> **Problem statement**
Using the listing below, copy exactly the lines from the one containing "Write part 4" to the one containing "blade shaped over", both lines included, and no others.

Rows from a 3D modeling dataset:
Begin

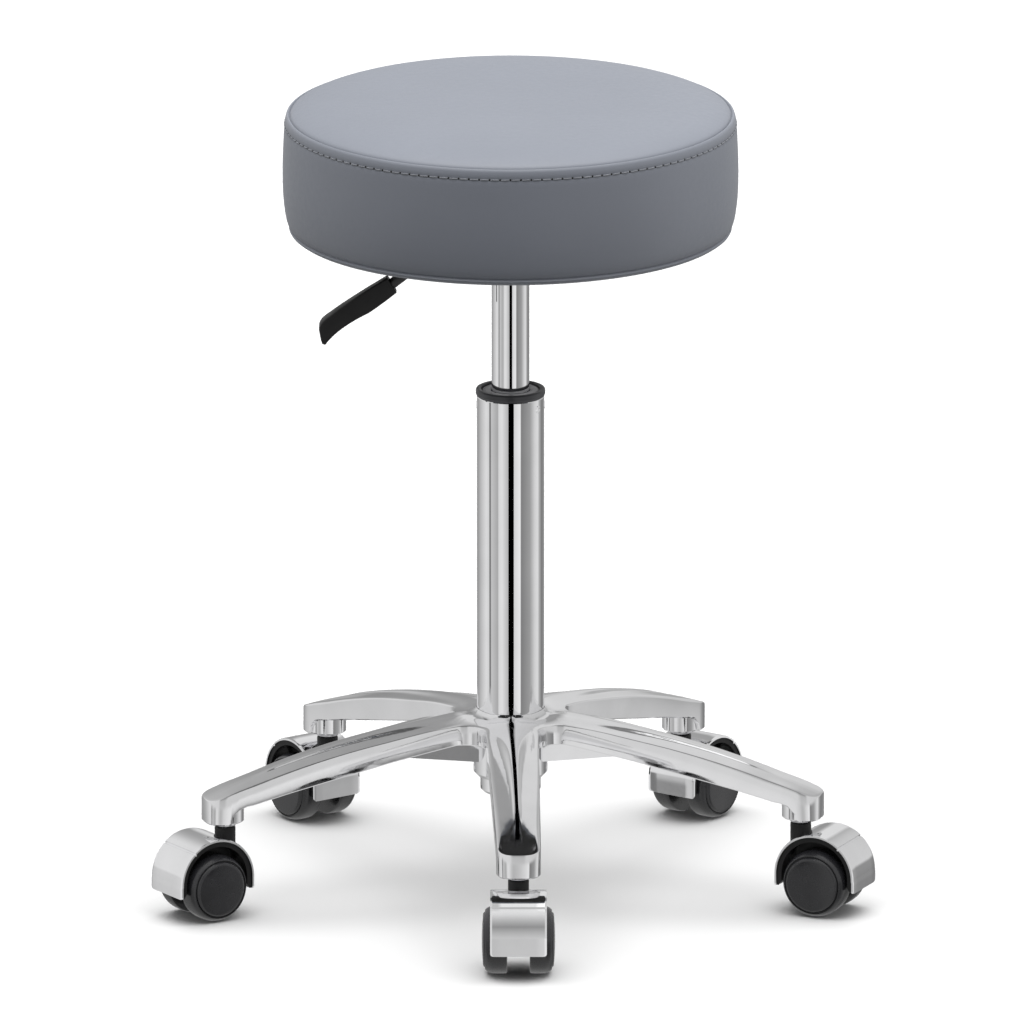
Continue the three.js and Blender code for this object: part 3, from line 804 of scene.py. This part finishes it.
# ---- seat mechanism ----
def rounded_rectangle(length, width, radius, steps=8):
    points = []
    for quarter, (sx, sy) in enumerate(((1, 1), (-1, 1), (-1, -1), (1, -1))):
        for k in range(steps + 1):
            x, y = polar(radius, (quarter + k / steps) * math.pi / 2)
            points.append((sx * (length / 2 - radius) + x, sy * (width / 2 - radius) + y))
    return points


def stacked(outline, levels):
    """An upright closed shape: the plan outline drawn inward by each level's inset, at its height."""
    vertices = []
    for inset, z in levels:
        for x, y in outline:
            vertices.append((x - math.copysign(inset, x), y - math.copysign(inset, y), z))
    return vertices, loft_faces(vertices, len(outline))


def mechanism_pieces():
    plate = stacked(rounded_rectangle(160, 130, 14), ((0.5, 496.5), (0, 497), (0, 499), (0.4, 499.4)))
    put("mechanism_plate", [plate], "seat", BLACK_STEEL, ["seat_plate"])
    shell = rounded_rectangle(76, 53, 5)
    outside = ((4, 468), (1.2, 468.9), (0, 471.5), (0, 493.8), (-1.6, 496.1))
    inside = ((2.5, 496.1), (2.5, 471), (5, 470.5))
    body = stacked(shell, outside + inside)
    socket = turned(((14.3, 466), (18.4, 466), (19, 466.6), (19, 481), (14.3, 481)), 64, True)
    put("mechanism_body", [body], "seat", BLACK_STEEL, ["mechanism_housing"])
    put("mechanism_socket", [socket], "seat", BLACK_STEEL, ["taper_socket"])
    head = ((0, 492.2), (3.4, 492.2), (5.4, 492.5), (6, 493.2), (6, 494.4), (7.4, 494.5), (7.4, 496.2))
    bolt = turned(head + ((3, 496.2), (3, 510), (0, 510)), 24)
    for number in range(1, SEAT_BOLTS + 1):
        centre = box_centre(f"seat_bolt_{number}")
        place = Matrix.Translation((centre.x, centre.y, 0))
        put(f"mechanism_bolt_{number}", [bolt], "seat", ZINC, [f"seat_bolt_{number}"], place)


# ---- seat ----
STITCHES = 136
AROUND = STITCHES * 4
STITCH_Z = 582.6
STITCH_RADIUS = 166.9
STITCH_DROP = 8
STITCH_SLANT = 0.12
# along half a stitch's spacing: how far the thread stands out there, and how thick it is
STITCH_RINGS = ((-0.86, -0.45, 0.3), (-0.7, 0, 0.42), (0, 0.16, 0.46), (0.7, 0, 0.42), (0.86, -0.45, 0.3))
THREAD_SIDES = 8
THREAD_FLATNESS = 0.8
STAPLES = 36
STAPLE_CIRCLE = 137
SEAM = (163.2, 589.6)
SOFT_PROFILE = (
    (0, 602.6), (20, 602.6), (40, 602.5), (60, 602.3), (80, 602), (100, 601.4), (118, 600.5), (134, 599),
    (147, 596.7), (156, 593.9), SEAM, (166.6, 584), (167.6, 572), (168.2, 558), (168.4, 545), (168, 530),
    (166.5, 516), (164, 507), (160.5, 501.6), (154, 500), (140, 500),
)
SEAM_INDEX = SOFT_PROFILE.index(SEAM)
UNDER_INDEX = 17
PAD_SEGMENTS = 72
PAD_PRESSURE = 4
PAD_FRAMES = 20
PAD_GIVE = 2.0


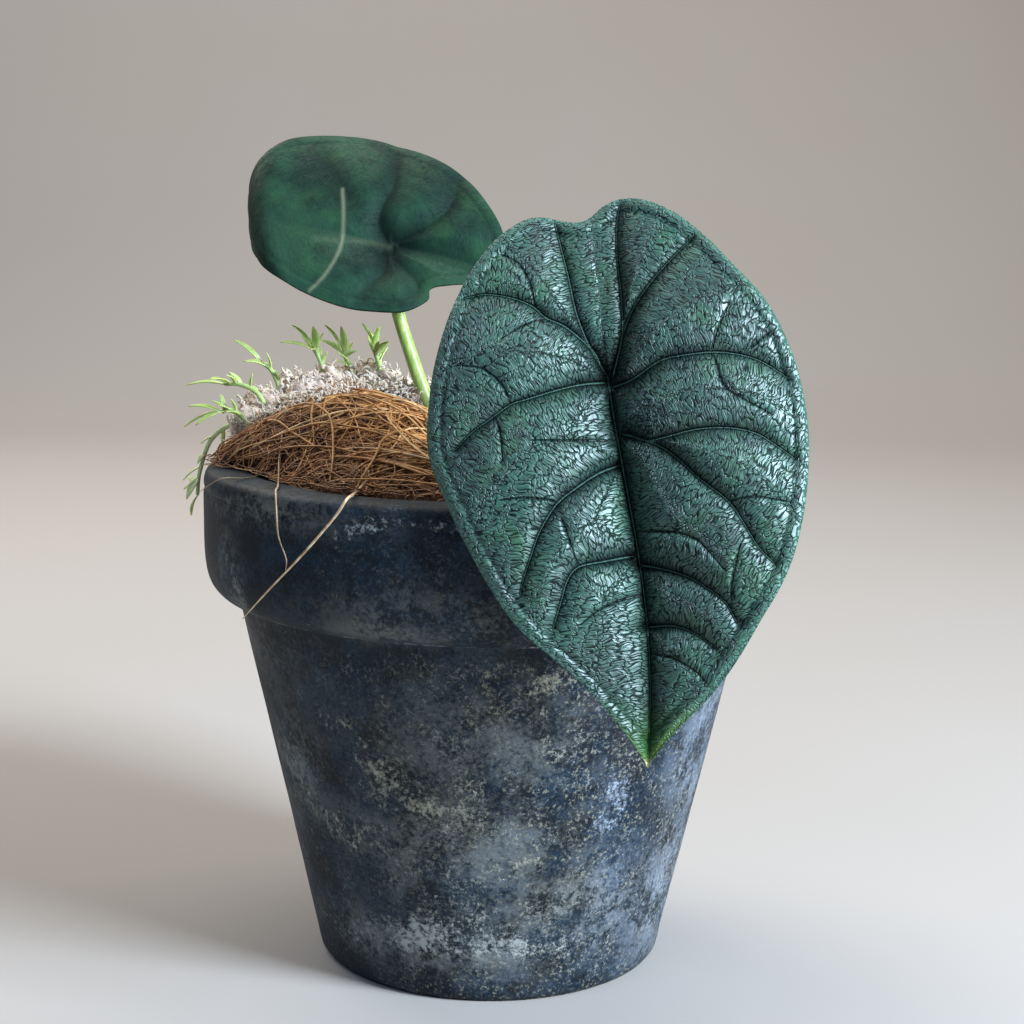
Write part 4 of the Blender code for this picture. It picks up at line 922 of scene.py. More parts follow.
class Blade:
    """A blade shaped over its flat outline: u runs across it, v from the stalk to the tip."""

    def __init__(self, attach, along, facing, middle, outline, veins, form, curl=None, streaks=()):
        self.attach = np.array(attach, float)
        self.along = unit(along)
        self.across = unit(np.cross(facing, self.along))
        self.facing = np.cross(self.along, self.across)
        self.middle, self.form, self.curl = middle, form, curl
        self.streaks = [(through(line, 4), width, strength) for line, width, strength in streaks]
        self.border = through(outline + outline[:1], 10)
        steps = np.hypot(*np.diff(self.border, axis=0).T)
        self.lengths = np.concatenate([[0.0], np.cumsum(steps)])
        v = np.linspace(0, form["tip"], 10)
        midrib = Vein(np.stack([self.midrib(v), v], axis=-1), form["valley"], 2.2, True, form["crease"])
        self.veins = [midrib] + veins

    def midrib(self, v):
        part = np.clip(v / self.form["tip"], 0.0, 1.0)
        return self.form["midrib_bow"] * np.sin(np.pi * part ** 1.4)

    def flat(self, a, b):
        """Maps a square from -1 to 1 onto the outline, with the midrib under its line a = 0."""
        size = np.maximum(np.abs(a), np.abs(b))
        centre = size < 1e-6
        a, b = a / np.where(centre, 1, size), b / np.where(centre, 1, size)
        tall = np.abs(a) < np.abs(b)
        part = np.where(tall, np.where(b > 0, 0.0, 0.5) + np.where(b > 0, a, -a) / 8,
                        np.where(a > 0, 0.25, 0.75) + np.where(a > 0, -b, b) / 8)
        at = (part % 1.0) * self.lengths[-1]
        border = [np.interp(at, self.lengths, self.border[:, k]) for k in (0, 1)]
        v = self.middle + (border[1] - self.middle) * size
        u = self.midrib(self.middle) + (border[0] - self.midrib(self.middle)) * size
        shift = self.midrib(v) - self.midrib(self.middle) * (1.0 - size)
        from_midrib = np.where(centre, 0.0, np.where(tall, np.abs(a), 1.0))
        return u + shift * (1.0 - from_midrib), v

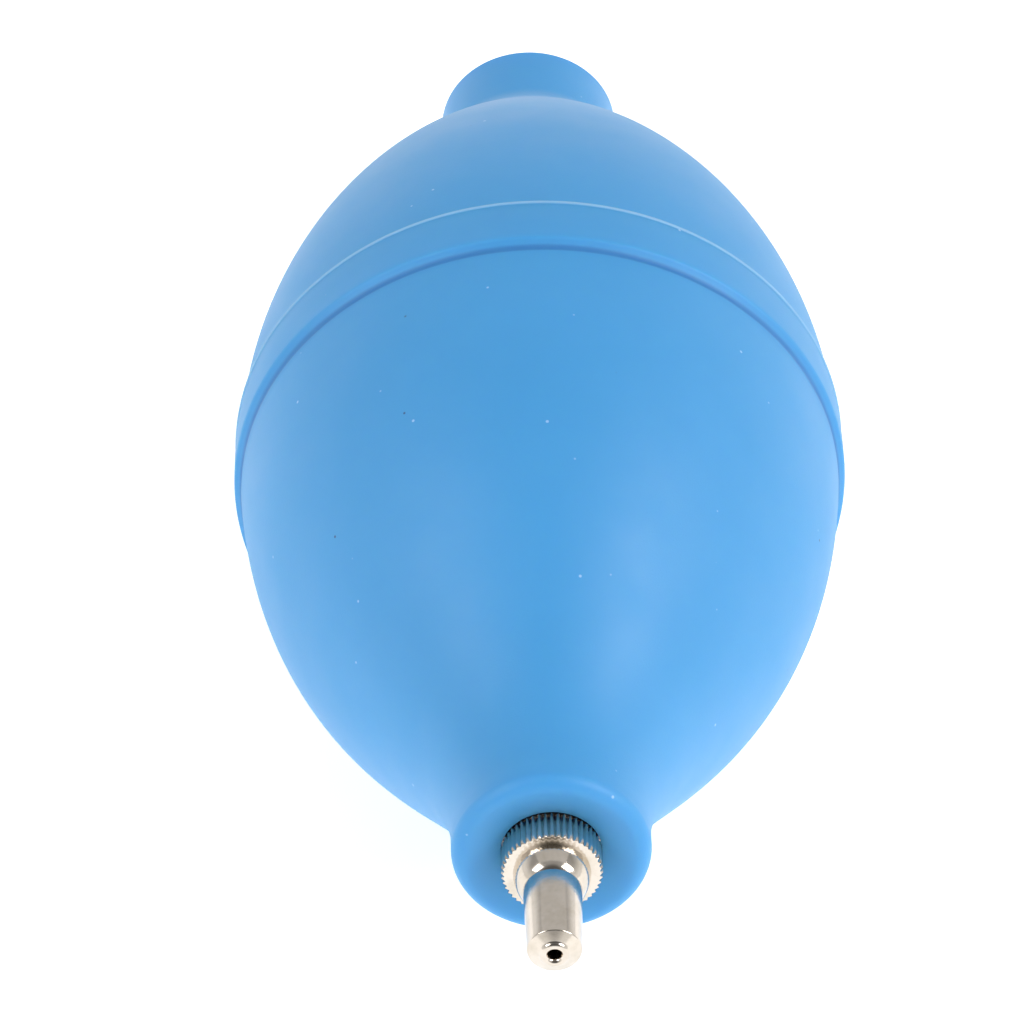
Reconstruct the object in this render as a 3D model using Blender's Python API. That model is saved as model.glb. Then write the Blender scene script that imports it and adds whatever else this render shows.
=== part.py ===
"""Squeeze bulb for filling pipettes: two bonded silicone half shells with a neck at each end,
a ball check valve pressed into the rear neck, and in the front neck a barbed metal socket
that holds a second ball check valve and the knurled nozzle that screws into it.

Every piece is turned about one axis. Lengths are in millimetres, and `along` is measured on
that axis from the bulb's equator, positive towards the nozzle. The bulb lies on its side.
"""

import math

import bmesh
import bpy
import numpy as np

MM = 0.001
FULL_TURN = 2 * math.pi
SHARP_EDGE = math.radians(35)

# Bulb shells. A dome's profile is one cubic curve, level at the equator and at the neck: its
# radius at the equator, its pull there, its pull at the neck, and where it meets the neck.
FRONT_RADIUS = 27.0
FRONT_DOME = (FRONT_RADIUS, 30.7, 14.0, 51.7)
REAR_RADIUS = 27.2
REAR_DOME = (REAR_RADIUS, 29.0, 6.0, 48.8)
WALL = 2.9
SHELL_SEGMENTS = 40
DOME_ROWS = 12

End

> **Solution for this problem**
Write part 4 of the Blender code for this picture. It picks up at line 922 of scene.py. More parts follow.
class Blade:
    """A blade shaped over its flat outline: u runs across it, v from the stalk to the tip."""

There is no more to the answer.